Pro-lifers denounce violence and march peacefully in the hundreds of thousands every January, and we’re accused of waging a war. Meanwhile, an ideologically pro-abortion outfit protects child sexual abuse on procedural grounds. Guess who gets the free pass?
The sterile-named Center for Reproductive Health, which has filed multiple lawsuits in Oklahoma and Kansas against a variety of pro-life bills, is charging that Oklahoma’s SB 642 violates the state’s requirement that bills deal with only a single subject.
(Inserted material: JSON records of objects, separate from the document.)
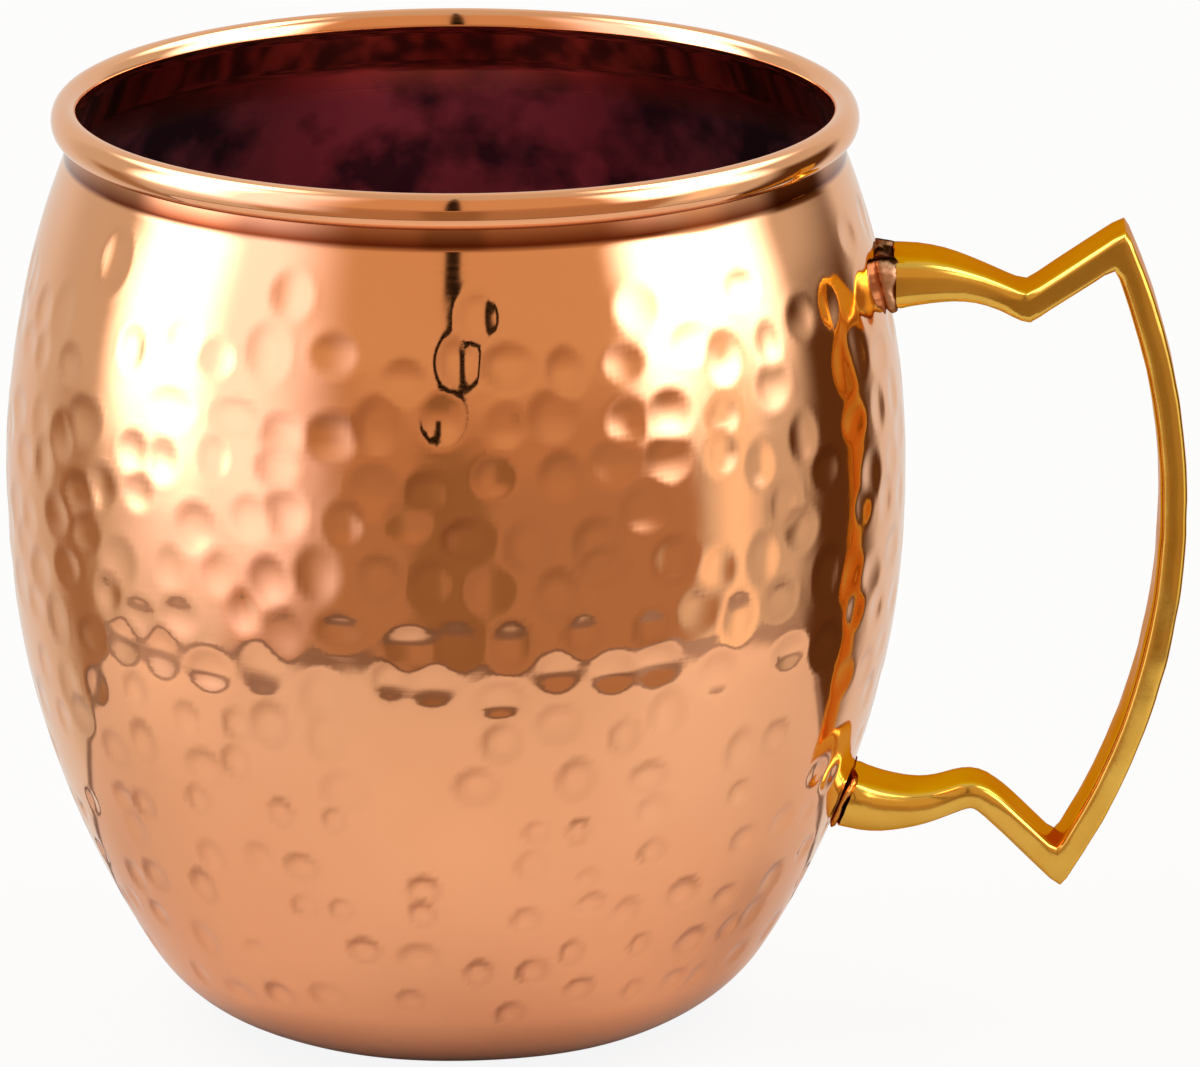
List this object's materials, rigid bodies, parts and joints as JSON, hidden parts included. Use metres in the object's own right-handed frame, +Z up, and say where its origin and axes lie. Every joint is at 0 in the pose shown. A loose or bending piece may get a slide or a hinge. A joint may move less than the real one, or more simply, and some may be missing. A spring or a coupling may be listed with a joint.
{
  "type": "mug",
  "caption": "Hammered copper mug with a rolled rim and an angular cast brass handle, barrel-shaped, for cold drinks.",
  "frame": {"origin": "centre of the flat base, on the cup's axis", "axes": "+Z up the cup's axis, +X from the axis towards the handle, +Y completes a right-handed frame"},
  "size_m": [0.1236, 0.0942, 0.0984],
  "materials": {
    "copper": "polished",
    "cast_brass": "satin",
    "braze": "matte"
  },
  "bodies": {
    "root": {"cup_shell": "copper", "handle": "cast_brass", "upper_braze": "braze", "lower_braze": "braze"}
  },
  "joints": []
}
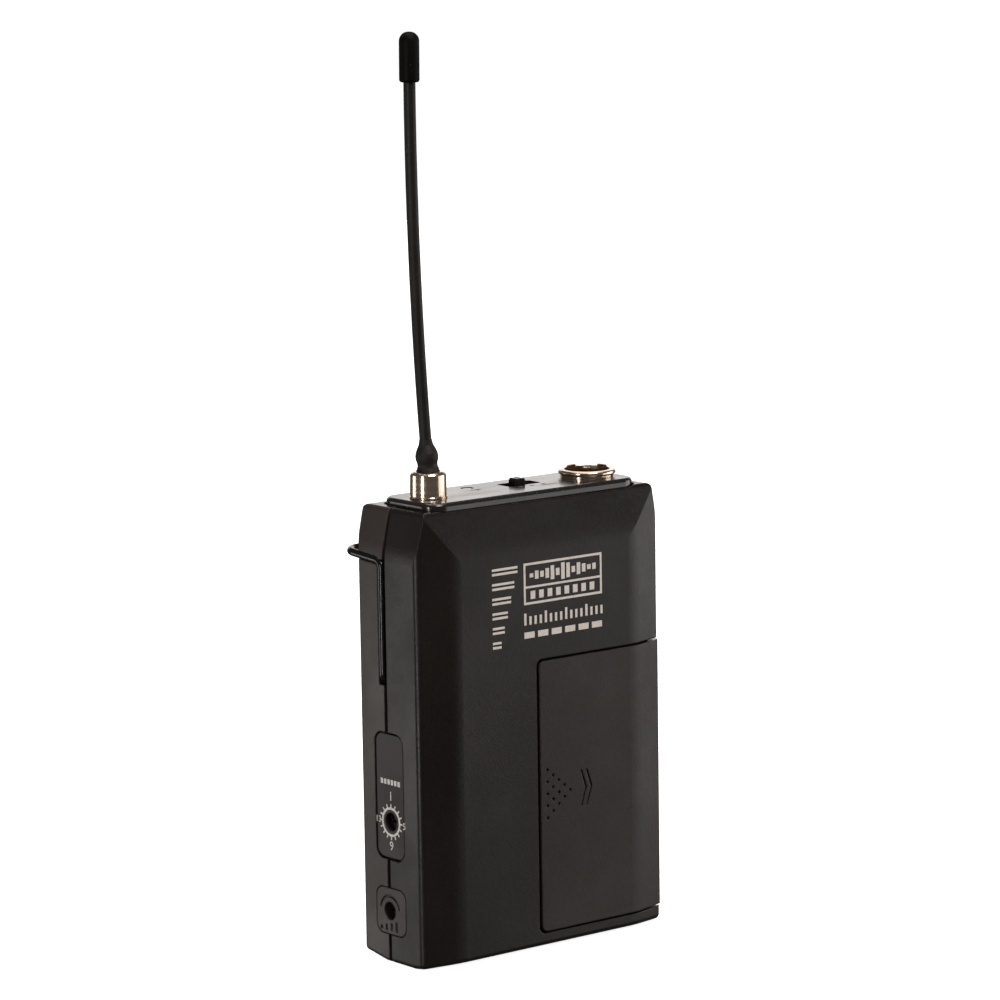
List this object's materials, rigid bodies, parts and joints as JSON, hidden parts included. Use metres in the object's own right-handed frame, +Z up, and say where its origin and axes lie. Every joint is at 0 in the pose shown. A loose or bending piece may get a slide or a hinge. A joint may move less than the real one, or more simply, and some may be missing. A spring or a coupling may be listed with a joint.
{
  "type": "wireless bodypack transmitter",
  "caption": "Belt-worn radio microphone transmitter with whip antenna, wire belt clip, locking microphone socket and sliding battery door.",
  "frame": {"origin": "middle of the flat land under the case, where the pack stands", "axes": "+Z up along the antenna, -Y out of the front face, +X to the right seen from the front, with the antenna on the -X side"},
  "size_m": [0.0661, 0.0283, 0.1938],
  "materials": {
    "case_plastic": "fine moulded texture, warm charcoal black",
    "label_film": "smooth satin film with pale print",
    "inner_plastic": "plain moulding",
    "cell_wrap": "printed sleeve over a steel can",
    "contact_metal": "nickel-plated spring steel",
    "board_laminate": "green solder mask on glass laminate",
    "screw_steel": "zinc plated",
    "chip_plastic": "moulded epoxy and nylon",
    "tin_plate": "tinned sheet",
    "control_plastic": "moulded nylon",
    "gloss_panel": "polished black",
    "knob_plastic": "satin black",
    "lamp_lens": "dark tinted lens, unlit",
    "nickel": "bright nickel plate",
    "insert_plastic": "insulating insert",
    "gold_pin": "gold-plated",
    "brass_stud": "turned",
    "antenna_rubber": "dull black-brown rubber",
    "spring_steel": "drawn wire",
    "black_wire": "glossy black coating over steel wire"
  },
  "bodies": {
    "case": {"front_shell": "case_plastic", "rear_shell": "case_plastic", "gain_pad": "case_plastic", "channel_label": "label_film", "battery_tray": "inner_plastic", "battery_cell_left": "cell_wrap", "battery_cell_right": "cell_wrap", "contact_springs": "contact_metal", "contact_plates": "contact_metal", "main_board": "board_laminate", "board_screws": "screw_steel", "board_parts": "chip_plastic", "rf_shield": "tin_plate", "channel_switch_body": "inner_plastic", "gain_pot_body": "inner_plastic", "top_plate": "gloss_panel", "top_board": "board_laminate", "switch_body": "chip_plastic", "led_lens": "lamp_lens", "led_base": "chip_plastic", "connector_shell": "nickel", "connector_insert": "insert_plastic", "connector_pins": "gold_pin", "connector_nut": "nickel", "antenna_stud": "brass_stud", "antenna_nut": "nickel", "antenna_ferrule": "nickel", "antenna_boot": "antenna_rubber", "antenna_sheath": "antenna_rubber", "antenna_core": "spring_steel", "antenna_tip": "antenna_rubber", "clip_legs": "black_wire"},
    "door": {"battery_door": "case_plastic"},
    "switch": {"switch_knob": "knob_plastic"},
    "channel_selector": {"channel_rotor": "control_plastic"},
    "gain_trim": {"gain_rotor": "control_plastic"},
    "clip": {"belt_clip": "black_wire"}
  },
  "joints": [
    {"name": "door_slide", "type": "slide", "parent": "case", "child": "door", "axis": [1, 0, 0], "range_m": [0, 0.038]},
    {"name": "switch_slide", "type": "slide", "parent": "case", "child": "switch", "axis": [1, 0, 0], "range_m": [-0.0017, 0.0027]},
    {"name": "channel_turn", "type": "hinge", "parent": "case", "child": "channel_selector", "pos_m": [-0.0313, 0.0012, 0.0303], "axis": [-1, 0, 0], "continuous": true},
    {"name": "gain_turn", "type": "hinge", "parent": "case", "child": "gain_trim", "pos_m": [-0.0311, 0.00216, 0.0111], "axis": [-1, 0, 0], "range_deg": [-135, 135]},
    {"name": "clip_spring", "type": "hinge", "parent": "case", "child": "clip", "pos_m": [0, 0.0163, 0.086], "axis": [1, 0, 0], "range_deg": [0, 10], "stiffness_Nm_per_rad": 2}
  ]
}
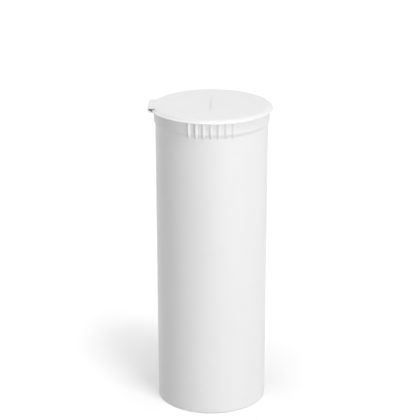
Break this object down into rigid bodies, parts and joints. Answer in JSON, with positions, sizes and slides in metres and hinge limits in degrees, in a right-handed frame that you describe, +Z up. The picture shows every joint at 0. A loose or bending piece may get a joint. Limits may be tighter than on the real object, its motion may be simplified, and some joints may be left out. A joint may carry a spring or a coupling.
{
  "type": "pop top bottle",
  "caption": "Tall opaque white squeeze-top vial: round bottle with grip ribs under the rim and a flat plug lid on a living hinge.",
  "frame": {"origin": "on the bottle's axis, in the plane that it stands on", "axes": "+Z up along the bottle's axis; -X towards the hinge; -Y towards the front row of grip ribs, +Y towards the rear row"},
  "size_m": [0.0541, 0.053, 0.136],
  "materials": {
    "bottle": "opaque white polypropylene, moulded, satin",
    "hinge": "opaque white polypropylene, thin and flexed, satin",
    "lid": "opaque white polypropylene, moulded, satin"
  },
  "bodies": {
    "bottle": {"bottle_body": "bottle", "hinge_web": "hinge"},
    "lid": {"lid_cover": "lid", "lid_plug_ring": "lid"}
  },
  "joints": [
    {"name": "lid_hinge", "type": "hinge", "parent": "bottle", "child": "lid", "pos_m": [-0.0274, 0, 0.135], "axis": [0, -1, 0], "range_deg": [0, 175], "deforming": ["hinge_web"]}
  ]
}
The bill includes four measures, all designed to catch and penalize child molesters who bring underage girls in for abortion to cover up their crime:
- It makes it a felony to procure or knowingly participate in an abortion on an unemancipated minor behind her parents’ backs.
- It provides accountability by requiring abortionists to preserve fetal tissue from abortions on minors as evidence for any investigation into child sex abuse, according to regulations to be written by the state’s Board of Health.
- It further provides accountability by giving the Health Board authority to regularly inspect abortion practices to ensure compliance with this and all other requirements for licensure.
- It provides penalties by making violations a felony punishable by up to $100,000/day, subject to a judge’s discretion.
Are such steep penalties necessary? Live Action’s undercover videos a few years ago demonstrated that abortionists are not above covering up child sex abuse:
The Center for Reproductive Rights claims the Oklahoma law is overly broad, but their simultaneous challenges to multiple, unrelated pro-life laws suggests an ideological motive. Still, it takes a certain amount of chutzpah to use a procedural challenge to protect the “reproductive rights” of child sex abusers.
Let’s hope and pray the Oklahoma Supreme Court promptly finds the law in order, and that protecting children from sexual abuse is a compelling state interest.